Nos últimos meses, o país tem assistido a um fenômeno preocupante: o aumento expressivo das ações judiciais contra médicos e hospitais, muitas vezes movidas por uma confusão entre dois conceitos distintos, intercorrência e erro médico.
Segundo dados recentes, o número de processos cresceu mais de 500% em 2024.
O cenário revela um alerta importante: é preciso compreender melhor os limites da atuação médica e a imprevisibilidade que acompanha o exercício da profissão.
Entendendo a diferença entre intercorrência e erro médico
Intercorrência é uma complicação que pode ocorrer mesmo quando o atendimento segue todos os protocolos e cuidados recomendados.
Trata-se de um evento inesperado, mas possível, dentro da natureza de um procedimento médico.
Em outras palavras, é algo que pode acontecer apesar de todo o preparo e da boa prática.
Já o erro médico se caracteriza quando há falha técnica, negligência, imprudência ou imperícia.
É quando o profissional, de alguma forma, se afasta do padrão aceito pela medicina ou deixa de agir com o cuidado necessário.
Essa diferença, que parece simples no campo técnico, torna-se nebulosa fora dele.
E é justamente nessa zona cinzenta que muitas ações judiciais surgem.
Quando a comunicação entre médico e paciente é falha, ou quando o prontuário não registra adequadamente os detalhes do atendimento, abre-se espaço para interpretações equivocadas.
Como costumo dizer, “o que não está no prontuário, não existiu”.
Uma complicação pode ser compreensível, desde que o risco tenha sido previsto, informado e acompanhado de forma responsável.
Já o erro exige prova de que houve falha na conduta.
Entender essa fronteira é essencial para que se evitem injustiças e para que o Judiciário possa agir com base em critérios técnicos, e não apenas na percepção do resultado de um tratamento.
O crescimento das ações e seus impactos
O aumento das demandas judiciais tem várias causas.

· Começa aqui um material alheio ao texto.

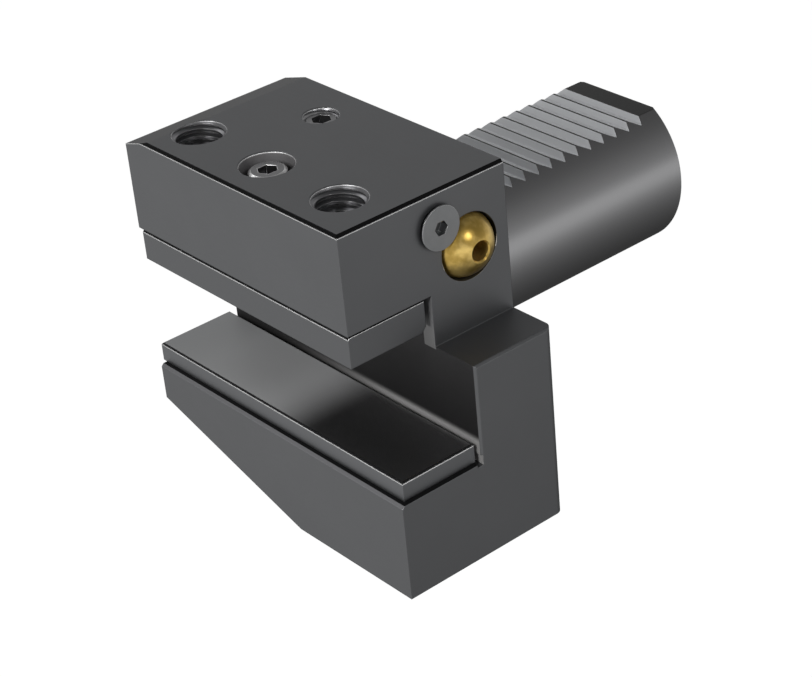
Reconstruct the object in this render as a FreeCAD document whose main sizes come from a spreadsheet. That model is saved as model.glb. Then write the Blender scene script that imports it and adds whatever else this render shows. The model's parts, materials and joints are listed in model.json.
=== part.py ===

O acesso facilitado ao sistema de Justiça, a digitalização dos processos e o maior conhecimento dos pacientes sobre seus direitos contribuíram para essa explosão.
Soma-se a isso a sobrecarga do sistema de saúde, que convive com escassez de recursos, plantões exaustivos e equipes reduzidas.
Nesse cenário, o risco de falhas ou de insatisfação do paciente cresce naturalmente.
Outro fator relevante é a vulnerabilidade na defesa técnica.
Muitos processos são abertos sem base científica sólida, o que leva à absolvição da maioria dos
profissionais.
Ainda assim, cada ação representa desgaste, medo e insegurança. E, quando isso se repete em larga escala, o reflexo vai além do tribunal: afeta a forma como a medicina é praticada.
A chamada “medicina defensiva”, em que o médico age movido pelo receio de ser processado, e não pela necessidade real do paciente, já é uma realidade.
Isso encarece o sistema, aumenta os pedidos de exames desnecessários e, paradoxalmente, distancia o profissional da essência do cuidado humano.
Hospitais e clínicas também sofrem com o aumento dos custos, do tempo administrativo e da desmotivação de suas equipes.
Caminhos para uma relação mais equilibrada
É fundamental buscar o equilíbrio entre o direito do paciente e a segurança do profissional.
A AHOSP defende que toda ação judicial envolvendo médicos e hospitais seja precedida por uma análise técnica qualificada.
Isso ajudaria a filtrar processos sem fundamento e reduziria a sobrecarga do Judiciário.
Também é necessário fortalecer as câmaras de mediação e conciliação especializadas, que permitem resolver conflitos de forma mais rápida, justa e menos traumática.
Outro ponto essencial é aprimorar o consentimento informado.
O paciente precisa compreender claramente os riscos de cada procedimento e participar das decisões sobre sua saúde de maneira consciente.
A cultura de segurança do paciente deve ser prioridade.
Protocolos bem definidos, registros eletrônicos detalhados e comunicação clara são pilares que protegem tanto o paciente quanto o profissional.
A formação médica, por sua vez, deve incluir não apenas técnica, mas também habilidades de empatia, diálogo e
documentação responsável.
A diferença entre intercorrência e erro médico vai muito além de uma discussão acadêmica.
Ela toca diretamente na justiça, na ética e na confiança entre médico e paciente.
Quando esses conceitos se confundem, quem perde é toda a sociedade.
Proteger o bom exercício da medicina não significa acobertar falhas, mas garantir que cada caso seja avaliado com responsabilidade, técnica e equilíbrio.
Médicos e pacientes devem caminhar lado a lado, com diálogo e transparência, em busca do mesmo objetivo: a preservação da vida e da confiança que sustenta o ato de cuidar.
*Por Anis Mitri – Presidente da Associação de Hospitais e Serviços de Saúde do Estado de São Paulo (AHOSP).